Our beloved nation is engaged in war much like the Armenians’. We too are being submerged by a cataract of articles, newscasts, declarations whose intent, it seems, is to stir us up in a frenzy and distract us from the real events that are taking place on the ground around us and in ourselves.

There is no need to give a detailed account of how we got into our current agitated state. Distanced as we all are from each other, we all followed the elections that night with the hopes that we could finally put an end to this nonsense that has been plaguing us since March. As we listened to the experts’ projections of the winners, we were all regaled with abrupt unintelligible calls for Arizona and the House and odd refusals to call Texas, North Carolina, and Alaska. In the following days, we all watched the media report inexplicable jumps in the numbers of ballots tallied and saw large margins magically shrink. We all heard the sudden Saturday announcement that the incumbent had lost and that a barrage of European politicians had rushed to congratulate the “presumptive winner” of the American elections. We all see that petitions have been filed to challenge the results, that recounts are underway, that different websites report different outcomes, that some races have still not been called. We are all confused. Our imaginations are going wild.

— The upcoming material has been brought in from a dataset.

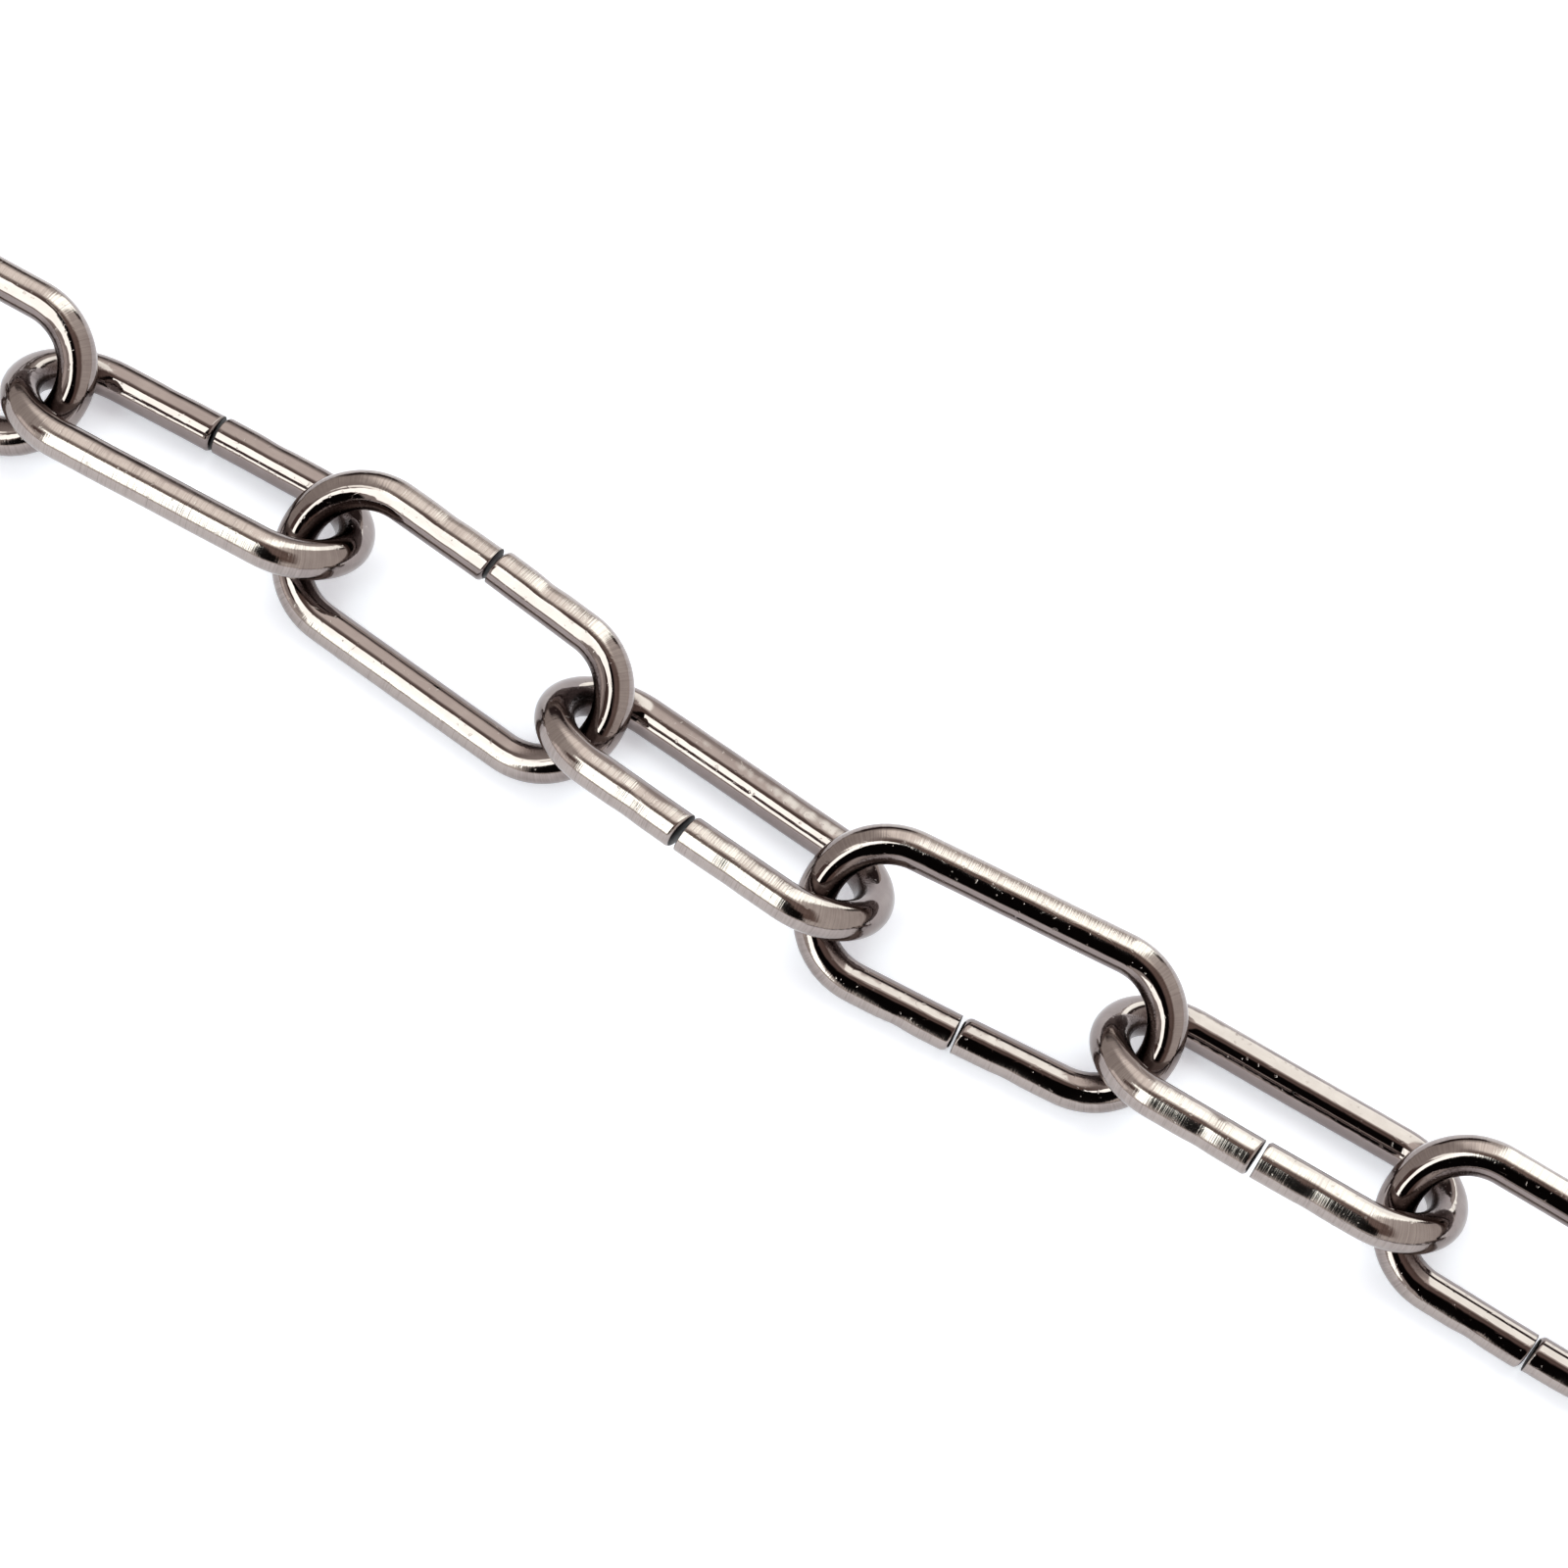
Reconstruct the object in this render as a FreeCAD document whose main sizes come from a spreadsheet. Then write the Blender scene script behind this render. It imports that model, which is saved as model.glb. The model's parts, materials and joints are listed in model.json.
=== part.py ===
"""A length of open-joint long-link chain, laid down in a loose S.

Every link is one piece of round wire, bent to a long oval and closed with a butt joint in the middle of
one leg. The joint isn't welded: a narrow gap stays open, its two ends are slightly rounded where the wire
was cut off, and the half leg that was closed last springs a little outwards. The links hook into each
other and lean in turn to one side and to the other, so each rests on one leg.

Millimetres. +Z is up and the chain lies on Z = 0. +X runs along the straight middle of the chain, and the
origin is on the ground in the middle of the space that the chain covers.
"""
import FreeCAD, Part
import math
import os

import Sketcher

Vector = FreeCAD.Vector
Rotation = FreeCAD.Rotation

# One link's own sizes, and the slack between two links.
SIZES = {
    "wire_diameter": 4.0,      # round wire
    "inner_length": 32.6,      # clear length inside a link, which is the pitch of the tight chain
    "inner_width": 10.3,       # clear width inside a link
    "joint_gap": 0.4,          # between the two ends of the wire
    "joint_spring": 0.3,       # how far the half leg that was closed last stands out at the joint
    "end_rounding": 0.35,      # on the two cut ends
    "hook_play": 0.8,          # slack where two links in line hook into each other
    "bend_play": 0.07,         # more slack for each degree that the next link is turned
}
# How the links lie, from the first to the last: heading from +X, and lean about their long axis, in degrees.
# The outer links curl back on each side, and the leans alternate.
HEADINGS = [-170, -158, -136, -108, -78, -48, -20, 2, 3, -5, -4, 5, 1, 0, -18, -45, -75, -105, -134, -158, -171]
LEANS = [-32, 33, -31, 32, -33, 32, -33, 36, -31, 31, -35, 33, -32, 36, -32, 33, -33, 32, -32, 33, -32]
# Links whose joint is on the far leg, counted from 1.
TURNED_LINKS = {2, 5, 6, 9, 10, 16, 19, 20}
LINK_COUNT = len(HEADINGS)
# A link's volume as a share of its plain wire: the rounded ends take a little away.
LEAST_SHARE, MOST_SHARE = 0.98, 1.01
MIDDLE_LINK = LINK_COUNT // 2

doc = FreeCAD.newDocument("long_link_chain")
sheet = doc.addObject("Spreadsheet::Sheet", "Dimensions")


def fill_sheet():
    """The driving sizes, then what follows from them, then two rows for each link's place."""
    cells = [(name, str(value)) for name, value in SIZES.items()]
    cells += [
        ("wire_radius", "=wire_diameter / 2"),
        ("bend_radius", "=(inner_width + wire_diameter) / 2"),
        ("half_span", "=(inner_length + wire_diameter) / 2 - bend_radius"),
        ("half_gap", "=joint_gap / 2"),
        ("sprung_leg", "=bend_radius + joint_spring"),
    ]
    for index in range(LINK_COUNT):
        cells.append((f"heading_{index + 1:02d}", str(HEADINGS[index])))
        cells.append((f"lean_{index + 1:02d}", str(LEANS[index])))
    for row, (alias, content) in enumerate(cells, start=1):
        sheet.set(f"A{row}", alias)
        sheet.set(f"B{row}", content)
        sheet.setAlias(f"B{row}", alias)
    doc.recompute()


def size(alias):
    return float(sheet.get(alias))


def origin_plane(body, role):
    return next(feature for feature in body.Origin.OriginFeatures if feature.Role == role)


def path_sketch(body):
    """The wire's centreline: straight half leg, bow, whole leg, bow, and the half leg that springs out."""
    radius, span, gap = size("bend_radius"), size("half_span"), size("half_gap")
    spring_angle = math.asin(size("joint_spring") / (span - gap))
    sketch = body.newObject("Sketcher::SketchObject", "WirePath")
    sketch.AttachmentSupport = [(origin_plane(body, "XY_Plane"), "")]
    sketch.MapMode = "FlatFace"

    up = Vector(0, 0, 1)
    right_centre, left_centre = Vector(span, 0, 0), Vector(-span, 0, 0)
    right_circle = Part.Circle(right_centre, up, radius)
    left_circle = Part.Circle(left_centre, up, radius)
    arc_end = 1.5 * math.pi - spring_angle
    arc_end_point = left_centre + Vector(radius * math.cos(arc_end), radius * math.sin(arc_end), 0)
    half_leg, right_bow, whole_leg, left_bow, sprung_half_leg = range(5)
    sketch.addGeometry([
        Part.LineSegment(Vector(gap, -radius, 0), Vector(span, -radius, 0)),
        Part.ArcOfCircle(right_circle, -math.pi / 2, math.pi / 2),
        Part.LineSegment(Vector(span, radius, 0), Vector(-span, radius, 0)),
        Part.ArcOfCircle(left_circle, math.pi / 2, arc_end),
        Part.LineSegment(arc_end_point, Vector(-gap, -size("sprung_leg"), 0)),
    ], False)

    start, end, centre = 1, 2, 3
    x_axis = -1
    for first, second in ((half_leg, right_bow), (right_bow, whole_leg),
                          (whole_leg, left_bow), (left_bow, sprung_half_leg)):
        sketch.addConstraint(Sketcher.Constraint("Tangent", first, end, second, start))
    sketch.addConstraint(Sketcher.Constraint("Horizontal", half_leg))
    sketch.addConstraint(Sketcher.Constraint("PointOnObject", right_bow, centre, x_axis))
    sketch.addConstraint(Sketcher.Constraint("PointOnObject", left_bow, centre, x_axis))
    for name, alias, constraint in (
        ("bend", "bend_radius", Sketcher.Constraint("Radius", right_bow, radius)),
        ("right_span", "half_span", Sketcher.Constraint("DistanceX", -1, 1, right_bow, centre, span)),
        ("left_span", "half_span", Sketcher.Constraint("DistanceX", left_bow, centre, -1, 1, span)),
        ("right_end", "half_gap", Sketcher.Constraint("DistanceX", -1, 1, half_leg, start, gap)),
        ("left_end", "half_gap", Sketcher.Constraint("DistanceX", sprung_half_leg, end, -1, 1, gap)),
        ("spring_out", "sprung_leg",
         Sketcher.Constraint("DistanceY", sprung_half_leg, end, -1, 1, size("sprung_leg"))),
    ):
        number = sketch.addConstraint(constraint)
        sketch.renameConstraint(number, name)
        sketch.setExpression(f"Constraints.{name}", f"{sheet.Name}.{alias}")
    return sketch


def section_sketch(body):
    """The wire's round section, at the start of the straight half leg."""
    sketch = body.newObject("Sketcher::SketchObject", "WireSection")
    sketch.AttachmentSupport = [(origin_plane(body, "YZ_Plane"), "")]
    sketch.MapMode = "FlatFace"
    sketch.AttachmentOffset = FreeCAD.Placement(Vector(0, 0, size("half_gap")), Rotation())
    sketch.setExpression("AttachmentOffset.Base.z", f"{sheet.Name}.half_gap")
    radius, bend = size("wire_radius"), size("bend_radius")
    centre_point = Vector(-bend, 0, 0)
    circle = sketch.addGeometry(Part.Circle(centre_point, Vector(0, 0, 1), radius), False)
    sketch.addConstraint(Sketcher.Constraint("PointOnObject", circle, 3, -1))
    for name, alias, constraint in (
        ("wire", "wire_radius", Sketcher.Constraint("Radius", circle, radius)),
        ("leg", "bend_radius", Sketcher.Constraint("DistanceX", circle, 3, -1, 1, bend)),
    ):
        number = sketch.addConstraint(constraint)
        sketch.renameConstraint(number, name)
        sketch.setExpression(f"Constraints.{name}", f"{sheet.Name}.{alias}")
    return sketch


def end_edges(shape):
    """The names of the two round edges at the cut ends, which are the edges nearest the joint."""
    names = []
    for number, edge in enumerate(shape.Edges, start=1):
        box = edge.BoundBox
        if box.YMax < 0 and max(abs(box.XMin), abs(box.XMax)) < size("wire_radius"):
            names.append(f"Edge{number}")
    return names


def make_link(name):
    """One link, with its long axis along X, its flat side in XY and its joint in the leg at -Y."""
    body = doc.addObject("PartDesign::Body", name)
    body.Label = name
    path = path_sketch(body)
    section = section_sketch(body)
    doc.recompute()
    wire = body.newObject("PartDesign::AdditivePipe", "BentWire")
    wire.Profile = section
    wire.Spine = (path, [f"Edge{number + 1}" for number in range(len(path.Geometry))])
    doc.recompute()
    rounding = body.newObject("PartDesign::Fillet", "RoundedEnds")
    rounding.Base = (wire, end_edges(wire.Shape))
    rounding.Radius = size("end_rounding")
    rounding.setExpression("Radius", f"{sheet.Name}.end_rounding")
    body.Tip = rounding
    return body


def link_rotation(index):
    """Lean about the long axis, then heading about +Z."""
    heading = Rotation(Vector(0, 0, 1), size(f"heading_{index + 1:02d}"))
    lean = Rotation(Vector(1, 0, 0), size(f"lean_{index + 1:02d}"))
    return heading.multiply(lean)


def long_axis(index):
    angle = math.radians(size(f"heading_{index + 1:02d}"))
    return Vector(math.cos(angle), math.sin(angle), 0)


def hook_offset(index):
    """From one link's end bow back to the next link's, centreline to centreline, where they hook."""
    first, second = size(f"heading_{index + 1:02d}"), size(f"heading_{index + 2:02d}")
    depth = size("wire_diameter") + size("hook_play") + size("bend_play") * abs(second - first)
    angle = math.radians((first + second) / 2)
    return Vector(depth * math.cos(angle), depth * math.sin(angle), 0)


def link_centres():
    """Link by link outwards from the middle one. Each rests on the ground with its lower leg."""
    reach = size("half_span") + size("bend_radius")
    centres = [Vector() for _ in range(LINK_COUNT)]
    for index in range(MIDDLE_LINK, LINK_COUNT - 1):
        step = (long_axis(index) + long_axis(index + 1)) * reach - hook_offset(index)
        centres[index + 1] = centres[index] + step
    for index in range(MIDDLE_LINK, 0, -1):
        step = (long_axis(index) + long_axis(index - 1)) * reach - hook_offset(index - 1)
        centres[index - 1] = centres[index] - step
    for index, centre in enumerate(centres):
        lean = size(f"lean_{index + 1:02d}")
        joint_leg_is_down = (lean > 0) != (index + 1 in TURNED_LINKS)
        lower_leg = size("sprung_leg") if joint_leg_is_down else size("bend_radius")
        centre.z = lower_leg * math.sin(math.radians(abs(lean))) + size("wire_radius")
    return centres


def place_links(links):
    """Puts every link in its place, with the origin in the middle of the space that the chain covers.

    A link whose joint is on the far leg is first given half a turn about +Z.
    """
    centres = link_centres()
    half_turn = Rotation(Vector(0, 0, 1), 180)
    for index, link in enumerate(links):
        turn = link_rotation(index)
        if index + 1 in TURNED_LINKS:
            turn = turn.multiply(half_turn)
        link.Placement = FreeCAD.Placement(centres[index], turn)
    doc.recompute()
    boxes = [link.Shape.optimalBoundingBox(False) for link in links]
    middle_x = (min(box.XMin for box in boxes) + max(box.XMax for box in boxes)) / 2
    middle_y = (min(box.YMin for box in boxes) + max(box.YMax for box in boxes)) / 2
    shift = Vector(-middle_x, -middle_y, 0)
    for link, centre in zip(links, centres):
        link.Placement = FreeCAD.Placement(centre + shift, link.Placement.Rotation)
    doc.recompute()
    return [centre + shift for centre in centres]


def print_hinges(centres):
    """Each link swings on the end bow of its neighbour nearer the middle: the bow's tip and its direction."""
    reach = size("half_span") + size("bend_radius")
    for parent in range(LINK_COUNT):
        for child in (parent - 1, parent + 1):
            outwards = abs(child - MIDDLE_LINK) > abs(parent - MIDDLE_LINK)
            if not (0 <= child < LINK_COUNT and outwards):
                continue
            tip = centres[parent] + long_axis(parent) * (reach * (child - parent))
            axis = link_rotation(parent).multVec(Vector(0, 1, 0))
            print(f"hinge link_{parent + 1:02d} link_{child + 1:02d}"
                  f" at {tip.x:.4f} {tip.y:.4f} {tip.z:.4f} along {axis.x:.6f} {axis.y:.6f} {axis.z:.6f}")


def check_and_write(links):
    """Stops on a failed object or a wrong volume, then writes one file for each link."""
    for item in doc.Objects:
        if "Invalid" in item.State or "Error" in item.State:
            raise RuntimeError(f"{item.Name} did not recompute: {item.State}")
    wire_area = math.pi * size("wire_radius") ** 2
    path_length = 2 * math.pi * size("bend_radius") + 4 * size("half_span") - size("joint_gap")
    os.makedirs("parts", exist_ok=True)
    for link in links:
        if link.Shape.isNull() or not link.Shape.isValid() or len(link.Shape.Solids) != 1:
            raise RuntimeError(f"{link.Label} is not one valid solid")
        share = link.Shape.Volume / (wire_area * path_length)
        if not LEAST_SHARE < share < MOST_SHARE:
            raise RuntimeError(f"{link.Label} has {share:.3f} of the volume of its wire")
        link.Shape.exportStep(f"parts/{link.Label}.step")
    print(f"{len(links)} links, each of {wire_area * path_length:.1f} mm3")


fill_sheet()
chain = [make_link(f"link_{index + 1:02d}") for index in range(LINK_COUNT)]
doc.recompute()
middle_points = place_links(chain)
print_hinges(middle_points)
check_and_write(chain)
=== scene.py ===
# %% [markdown]
# # A long-link chain in bent wire
#
# The chain is made of one piece repeated: a length of round wire, cut off, bent to a long oval and closed
# with an open butt joint in the middle of one leg. It is plated in dark nickel and brushed on the outside.
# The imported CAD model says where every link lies. This lesson makes each link again as a finer piece, with
# the marks that cutting, bending and brushing leave, and gives it its finish.

# %% Load the CAD frame
import json
import math
import random

import bpy
import numpy as np
from mathutils import Matrix, Vector


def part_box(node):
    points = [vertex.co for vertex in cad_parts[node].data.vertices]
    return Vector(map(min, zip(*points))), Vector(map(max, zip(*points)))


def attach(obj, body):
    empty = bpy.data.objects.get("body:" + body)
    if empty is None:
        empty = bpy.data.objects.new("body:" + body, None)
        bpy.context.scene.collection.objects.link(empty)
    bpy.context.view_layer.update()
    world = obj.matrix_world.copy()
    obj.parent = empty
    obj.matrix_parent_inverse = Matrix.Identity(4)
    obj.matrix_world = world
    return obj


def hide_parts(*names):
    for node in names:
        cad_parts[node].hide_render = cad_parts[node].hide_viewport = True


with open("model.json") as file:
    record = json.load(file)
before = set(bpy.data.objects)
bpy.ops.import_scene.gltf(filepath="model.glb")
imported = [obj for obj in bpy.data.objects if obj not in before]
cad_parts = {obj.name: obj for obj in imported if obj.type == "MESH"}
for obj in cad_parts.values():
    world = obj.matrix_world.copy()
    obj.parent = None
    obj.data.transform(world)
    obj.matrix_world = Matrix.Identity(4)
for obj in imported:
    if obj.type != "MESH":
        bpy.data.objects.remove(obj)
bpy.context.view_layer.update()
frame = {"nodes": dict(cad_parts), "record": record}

# %% [markdown]
# The sizes of one link, the same as in the CAD part. Blender works in metres, so each is a number of
# millimetres times `MM`. The bows are half circles, and the legs are straight between them.

# %% Sizes of a link
MM = 0.001
WIRE = 4.0 * MM
INNER_LENGTH = 32.6 * MM
INNER_WIDTH = 10.3 * MM
JOINT_GAP = 0.4 * MM
JOINT_SPRING = 0.3 * MM

BEND_RADIUS = (INNER_WIDTH + WIRE) / 2
HALF_SPAN = (INNER_LENGTH + WIRE) / 2 - BEND_RADIUS
SPRING_ANGLE = math.asin(JOINT_SPRING / (HALF_SPAN - JOINT_GAP / 2))
print("bend radius", round(BEND_RADIUS / MM, 2), "mm, half span", round(HALF_SPAN / MM, 2), "mm")

# %% [markdown]
# Node trees get long when every sum is a node placed by hand. `Value` stands for one socket, and its
# operators add the Math node for us, so a formula in the tree reads like a formula on paper. It works in
# Geometry Nodes and in the shader editor alike. `add_node` makes every other kind of node.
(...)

So starved are we now for certitude, for justice, to contribute to putting an end to this seemingly impossible situation, that like the Armenians we are letting our attention be captured by what is broadcast about the elections and the world. This is precisely what we cannot do. We cannot and must not lose sight of what is. Rather than stalking the internet, we must calm down and ask ourselves (and each other) what is real and what is not, what is essential and what is not, what is reasonable and what is not, who can really do what in our nation. As unbelievable as this might sound, the news media is not in the business of certifying elections. What they report is not what is. They are not reporting the real war, they are participating in it.

May we all come together on that day and remember two things: it ain’t over till the fat lady sings and Domini est terra—the earth is the Lord’s. It was in the beginning, is now, and ever shall be.